* **Written instruction**
Everything from the first line down to the line containing "photograph's viewing angle." should be reproduced exactly; please include nothing else.

* **Source excerpt**

####

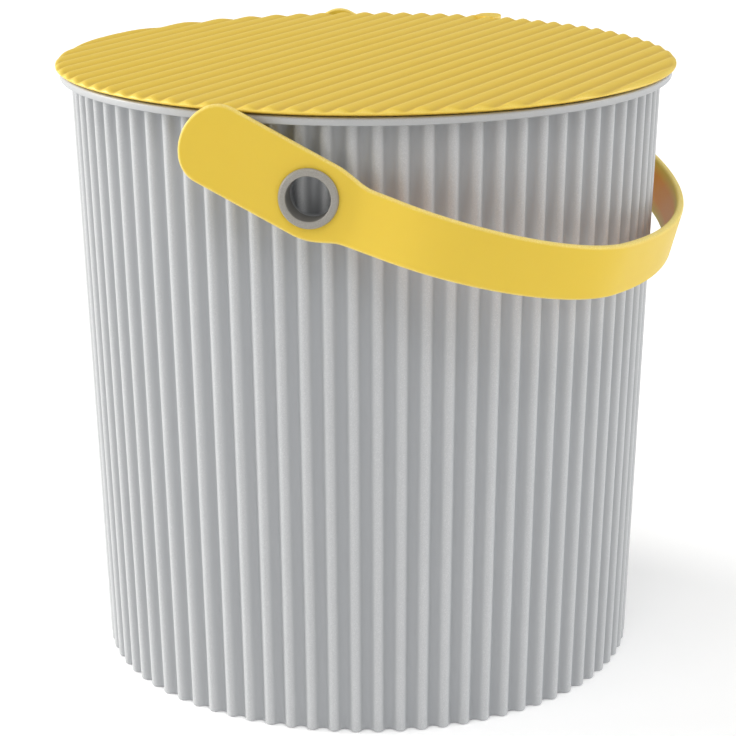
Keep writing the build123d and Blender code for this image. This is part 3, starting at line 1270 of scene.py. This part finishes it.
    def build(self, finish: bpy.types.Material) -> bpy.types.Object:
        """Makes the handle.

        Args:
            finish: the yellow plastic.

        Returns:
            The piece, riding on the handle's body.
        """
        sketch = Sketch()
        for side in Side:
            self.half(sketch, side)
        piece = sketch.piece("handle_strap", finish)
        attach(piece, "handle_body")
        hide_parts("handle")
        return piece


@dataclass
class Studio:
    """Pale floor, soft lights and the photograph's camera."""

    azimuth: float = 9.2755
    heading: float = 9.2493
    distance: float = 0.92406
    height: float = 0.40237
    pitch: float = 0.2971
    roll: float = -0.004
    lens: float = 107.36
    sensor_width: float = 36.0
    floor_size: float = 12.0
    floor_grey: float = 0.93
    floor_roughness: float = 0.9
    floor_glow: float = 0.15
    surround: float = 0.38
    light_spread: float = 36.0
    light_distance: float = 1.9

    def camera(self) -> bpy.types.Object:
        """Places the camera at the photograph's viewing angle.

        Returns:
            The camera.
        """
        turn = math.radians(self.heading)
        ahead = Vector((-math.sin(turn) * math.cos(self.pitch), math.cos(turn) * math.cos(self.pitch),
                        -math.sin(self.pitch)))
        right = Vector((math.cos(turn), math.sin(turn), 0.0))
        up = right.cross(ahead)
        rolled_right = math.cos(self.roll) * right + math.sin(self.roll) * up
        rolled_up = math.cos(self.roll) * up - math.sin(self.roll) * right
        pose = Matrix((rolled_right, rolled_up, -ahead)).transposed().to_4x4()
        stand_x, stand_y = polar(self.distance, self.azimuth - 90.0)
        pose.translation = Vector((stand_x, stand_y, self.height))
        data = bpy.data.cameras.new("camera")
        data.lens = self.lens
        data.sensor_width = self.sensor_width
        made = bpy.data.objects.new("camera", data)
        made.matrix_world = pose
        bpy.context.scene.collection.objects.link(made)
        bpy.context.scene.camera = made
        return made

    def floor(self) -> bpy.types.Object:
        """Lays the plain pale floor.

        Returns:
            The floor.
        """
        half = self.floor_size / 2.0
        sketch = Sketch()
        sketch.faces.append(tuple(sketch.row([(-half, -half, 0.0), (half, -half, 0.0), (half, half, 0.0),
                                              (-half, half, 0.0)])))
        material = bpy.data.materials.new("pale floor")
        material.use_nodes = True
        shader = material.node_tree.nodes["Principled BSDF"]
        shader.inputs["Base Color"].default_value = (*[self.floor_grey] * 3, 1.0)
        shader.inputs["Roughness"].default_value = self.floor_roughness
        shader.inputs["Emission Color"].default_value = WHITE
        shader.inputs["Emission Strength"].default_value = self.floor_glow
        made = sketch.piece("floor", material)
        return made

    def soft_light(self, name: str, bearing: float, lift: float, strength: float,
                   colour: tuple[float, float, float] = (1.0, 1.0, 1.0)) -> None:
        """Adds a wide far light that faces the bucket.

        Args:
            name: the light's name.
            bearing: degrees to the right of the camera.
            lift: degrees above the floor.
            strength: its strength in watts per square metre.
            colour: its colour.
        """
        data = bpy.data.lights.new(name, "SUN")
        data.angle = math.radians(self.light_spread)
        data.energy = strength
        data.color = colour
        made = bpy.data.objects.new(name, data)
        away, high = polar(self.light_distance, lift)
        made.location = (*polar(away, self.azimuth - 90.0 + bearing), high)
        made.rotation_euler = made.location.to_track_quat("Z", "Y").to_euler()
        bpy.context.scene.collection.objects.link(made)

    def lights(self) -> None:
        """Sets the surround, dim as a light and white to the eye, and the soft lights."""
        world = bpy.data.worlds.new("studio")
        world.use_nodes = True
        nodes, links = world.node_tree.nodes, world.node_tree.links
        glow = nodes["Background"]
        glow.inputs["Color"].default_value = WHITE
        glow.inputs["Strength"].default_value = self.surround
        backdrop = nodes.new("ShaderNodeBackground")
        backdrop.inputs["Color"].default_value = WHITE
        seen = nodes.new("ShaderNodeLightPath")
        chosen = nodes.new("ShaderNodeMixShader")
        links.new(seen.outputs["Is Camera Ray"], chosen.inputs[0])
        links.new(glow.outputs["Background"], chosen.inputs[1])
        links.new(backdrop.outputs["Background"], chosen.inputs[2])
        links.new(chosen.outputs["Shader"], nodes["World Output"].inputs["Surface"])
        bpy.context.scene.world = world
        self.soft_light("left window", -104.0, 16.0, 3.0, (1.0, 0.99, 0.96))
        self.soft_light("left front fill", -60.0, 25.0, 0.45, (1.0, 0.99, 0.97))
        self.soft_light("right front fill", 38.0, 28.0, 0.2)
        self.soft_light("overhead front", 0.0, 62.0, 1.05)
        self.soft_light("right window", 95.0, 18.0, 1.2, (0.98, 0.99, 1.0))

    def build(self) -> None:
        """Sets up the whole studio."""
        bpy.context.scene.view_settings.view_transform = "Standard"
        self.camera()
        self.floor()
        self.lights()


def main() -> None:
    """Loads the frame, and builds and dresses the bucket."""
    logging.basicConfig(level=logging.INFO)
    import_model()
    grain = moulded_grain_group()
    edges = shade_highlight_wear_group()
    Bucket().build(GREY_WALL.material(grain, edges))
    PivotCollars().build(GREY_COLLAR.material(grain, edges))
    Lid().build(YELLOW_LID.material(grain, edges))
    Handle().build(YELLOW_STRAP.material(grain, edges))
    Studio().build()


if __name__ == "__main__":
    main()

####

* **Output**
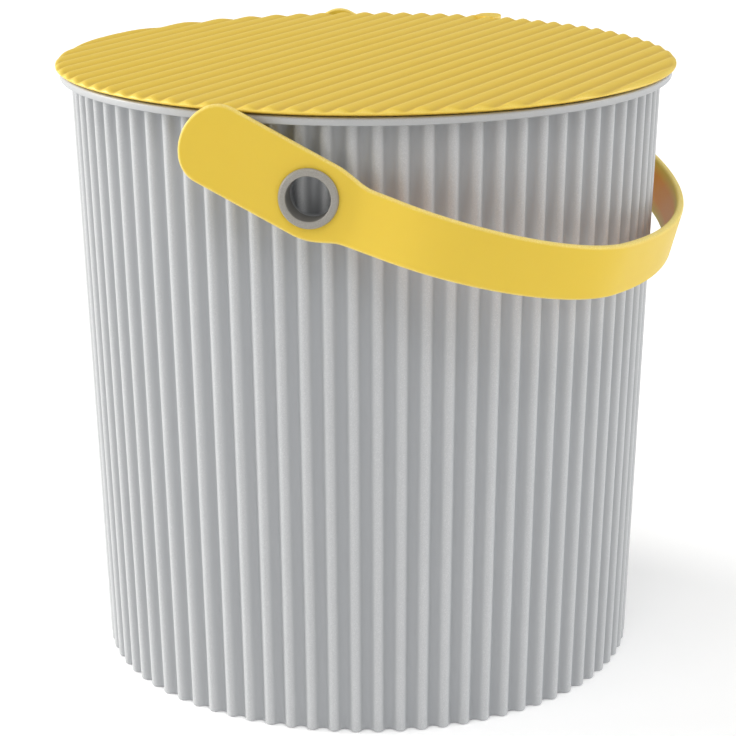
Keep writing the build123d and Blender code for this image. This is part 3, starting at line 1270 of scene.py. This part finishes it.
    def build(self, finish: bpy.types.Material) -> bpy.types.Object:
        """Makes the handle.

        Args:
            finish: the yellow plastic.

        Returns:
            The piece, riding on the handle's body.
        """
        sketch = Sketch()
        for side in Side:
            self.half(sketch, side)
        piece = sketch.piece("handle_strap", finish)
        attach(piece, "handle_body")
        hide_parts("handle")
        return piece


@dataclass
class Studio:
    """Pale floor, soft lights and the photograph's camera."""

    azimuth: float = 9.2755
    heading: float = 9.2493
    distance: float = 0.92406
    height: float = 0.40237
    pitch: float = 0.2971
    roll: float = -0.004
    lens: float = 107.36
    sensor_width: float = 36.0
    floor_size: float = 12.0
    floor_grey: float = 0.93
    floor_roughness: float = 0.9
    floor_glow: float = 0.15
    surround: float = 0.38
    light_spread: float = 36.0
    light_distance: float = 1.9

    def camera(self) -> bpy.types.Object:
        """Places the camera at the photograph's viewing angle.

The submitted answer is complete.